Since its inception, Books Abroad has manifested a lively concern for the annual choices made by the Swedish Academy for that most respected of writing awards, the Nobel Prize for Literature. Under the original editorial aegis of Roy Temple House, we find in the quarterly such critical symposia as “Prodding the Nobel Prize Committee” (1932), “Nominations for the Nobel Prize for Literature” (1935), and Books Abroad’s Super-Nobel Election” (1940). The second editor, Ernst Erich Noth, sponsored an exchange of ideas entitled “What’s Wrong with the Nobel Prize?” (Spring/Summer 1951), and the late Robert Vlach convened the most comprehensive discussion of all, the “Nobel Prize Symposium” of 1967. As guest editor of the last named issue, Professor Herbert Howarth (University of Pennsylvania) even sketched some possible guidelines for the Swedish Academy to consider, such as “. . . not to the best-wishing maker but to the best maker-even if the best maker appears to wish ill.” He recommended that poets and dramatists be considered on a par with novelists; that the Prize should not necessarily crown a life’s work, but should upon occasion direct attention to an important life work in progress; finally, that authors from the less-known literatures should not be regarded as the least eligible.

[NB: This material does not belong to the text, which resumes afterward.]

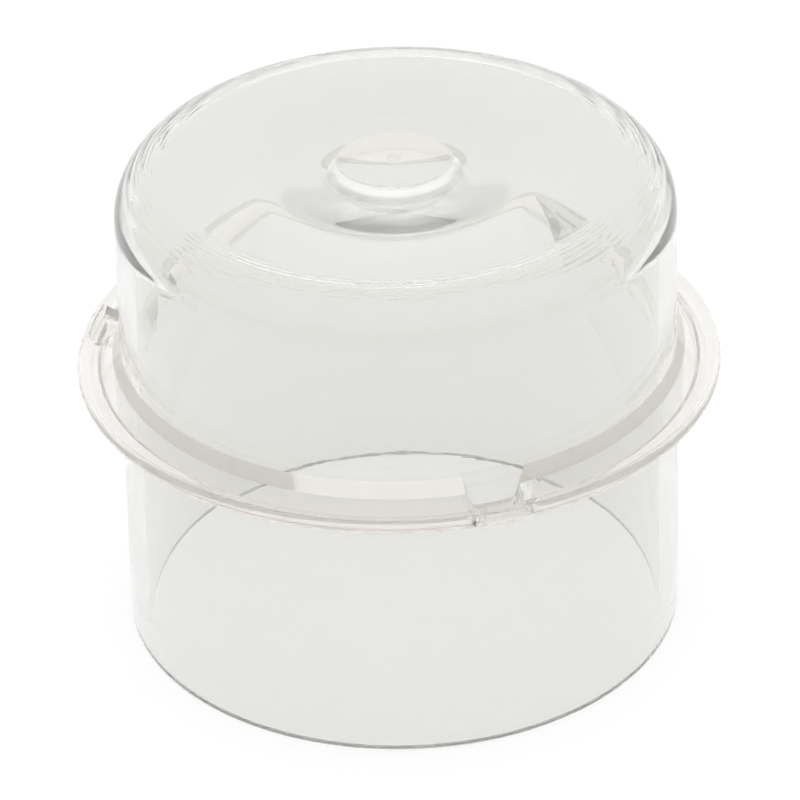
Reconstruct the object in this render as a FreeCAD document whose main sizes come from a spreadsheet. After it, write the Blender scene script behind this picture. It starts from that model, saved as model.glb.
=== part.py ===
import FreeCAD, Part
import math
import os

import Sketcher
from FreeCAD import Placement, Rotation, Vector

# Clear measuring cup that also plugs the filling hole of a blender's lid.
# Frame: origin at the centre of the open rim, +Z up through the closed end, millimetres.
# The cup is one moulding, divided here at its natural boundaries. Its members meet face to face.

os.makedirs("parts", exist_ok=True)
doc = FreeCAD.newDocument("measuring_cup")

# ---------------------------------------------------------------- driving dimensions
DIMENSIONS = [
    ("cup_height", 50.5, "open rim to the crest of the closed end"),
    ("rim_radius", 28.0, "outside of the wall at the open rim"),
    ("crown_radius", 27.55, "outside of the wall where the shoulder starts"),
    ("wall_gauge", 1.8, "thickness of the wall"),
    ("rim_round", 0.4, "radius of both edges of the open rim"),
    ("shoulder_radius", 5.3, "outside round between the wall and the crest"),
    ("dish_depth", 1.25, "floor of the dished end below its crest"),
    ("dish_radius", 7.2, "edge of the flat middle of the dish"),
    ("end_gauge", 1.6, "thickness of the closed end at its crest"),
    ("end_middle_gauge", 2.5, "thickness of the closed end at its middle"),
    ("boss_root_radius", 6.6, "gate boss at its foot"),
    ("boss_top_radius", 5.8, "gate boss at its top edge"),
    ("boss_rise", 1.35, "top edge of the gate boss above the floor of the dish"),
    ("boss_crown", 0.1, "extra height of the boss at its middle"),
    ("collar_radius", 32.0, "outside of the collar"),
    ("collar_gauge", 1.4, "thickness of the collar's lip"),
    ("collar_root_height", 31.2, "top of the collar at the wall"),
    ("collar_foot_height", 29.1, "underside of the collar at the wall"),
    ("collar_knee_radius", 29.95, "line where the collar's cone meets its lip, on top"),
    ("collar_knee_height", 28.75, "top of the collar at the knee"),
    ("collar_hollow_radius", 28.9, "corner of the hollow under the collar's cone"),
    ("collar_lip_height", 29.25, "top of the lip beside its rounded edge"),
    ("lug_count", 3, "lugs, evenly spaced around the collar"),
    ("lug_first_angle", 19.0, "first lug, in degrees from -Y towards +X"),
    ("lug_inner_radius", 27.0, "inner end of the blank of a lug, within the wall"),
    ("lug_outer_radius", 30.9, "outer end of a lug"),
    ("lug_blank_height", 31.6, "top of the blank of a lug, above the collar"),
    ("lug_bottom_height", 26.75, "bottom of a lug"),
    ("lug_top_width", 7.8, "width of a lug at the top of its blank"),
    ("lug_bottom_width", 3.8, "width of a lug at its bottom"),
    ("lug_gauge", 0.85, "thickness of the sides, floor and end of a lug"),
]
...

In spite of such critical scrutiny, in Books Abroad as in other journals throughout the world, no other important international literary prize has been established. To date, there is no competition to the criteria set up by the Swedish Academy, with its attendant perquisites of professional status and monetary compensation. We propose therefore that Books Abroad, as the oldest international literary review in the English language, sponsor the establishment of a new award to be known as the Books Abroad International Prize for Literature.

 

I

In the beginning, the Prize is to be awarded in alternate years, later perhaps annually. The choice will be announced in February-fittingly, it is felt, since Books Abroad began publication with the Winter issue of 1927. The first award is to be made in 1970, the amount to be $10,000 or more, contingent upon support from certain foundations and private donors who will be approached. The award will be presented at the University of Oklahoma in Norman approximately thirty days after the announcement of the choice.

 

II

Candidates for the Prize will be reviewed by an international Board of Selection which will meet for a three-day weekend conference in February of the year in which the Prize is to be offered. The Board will meet at the University of Oklahoma in Norman, which sponsors the publication of Books Abroad. In addition to the Editor of the quarterly, who will be the only permanent member, the Board is to include eleven members to be chosen by the Editor in consultation with the Editorial Board of Books Abroad. With the exception of the Editor, the Board of Selection will be composed of new members for each year that the Prize is to be offered. The following Board is suggested for the Prize of 1970:

  1. J. P. Clark (Nigeria)
  2. Heinrich Böll (Germany)
  3. Frank Kermode (England)
  4. Richard Wilbur (USA)
  5. Gaëtan Picon (France)
  6. Jan Kott (Poland)
  7. Piero Bigongiari (Italy)
  8. Mario Vargas Llosa (Peru)
  9. A. K. Ramanujan (India/USA)
  10. Andrei Voznesensky (USSR)
  11. René Wellek (USA)[i]

III

Eligibility. Each Board member is invited to present to the jury a maximum of three names to be considered for the Prize. The final choice shall be made by balloting, the winner to be decided by a majority vote (seven votes or more). No writer shall be eligible whose work is not currently available or cannot be presented to the Board in a major Western language.

Candidates may also be suggested by the public at large to the Editor of Books Abroad, but without any guarantee that they will necessarily be presented to the Board for consideration.

 

IV

In years in which the Prize is awarded, Books Abroad will devote one of its issues to a critical symposium on the work of the recipient. The University of Oklahoma Press will also consider the publication of a book by or on the laureate chosen for the International Prize.

 

V

Since Books Abroad is only the international forum charged with administering the Prize, the University of Oklahoma will seek contributions from foundations, publishers, and individuals in order to make the award financially worthwhile and representative of American concern for genuine achievement in world literature.

 

September 15, 1969
Books Abroad 43, no. 4 (Autumn 1969): 483–84

 

 

[i] Ivask recounts the details of the first jury’s proceedings—which almost ended in a deadlocked vote, until Ivask broke the tie between Ungaretti and the leftist Chilean poet Pablo Neruda—in “Giuseppe Ungaretti: Laureate of Our First International Prize for Literature,” Books Abroad 44, no. 2 (Spring 1970): 191–94. Having grown up in the Soviet-controlled Baltics during the interwar years and experienced the Cold War as an exile in the West, Ivask was well aware of the implications of his vote.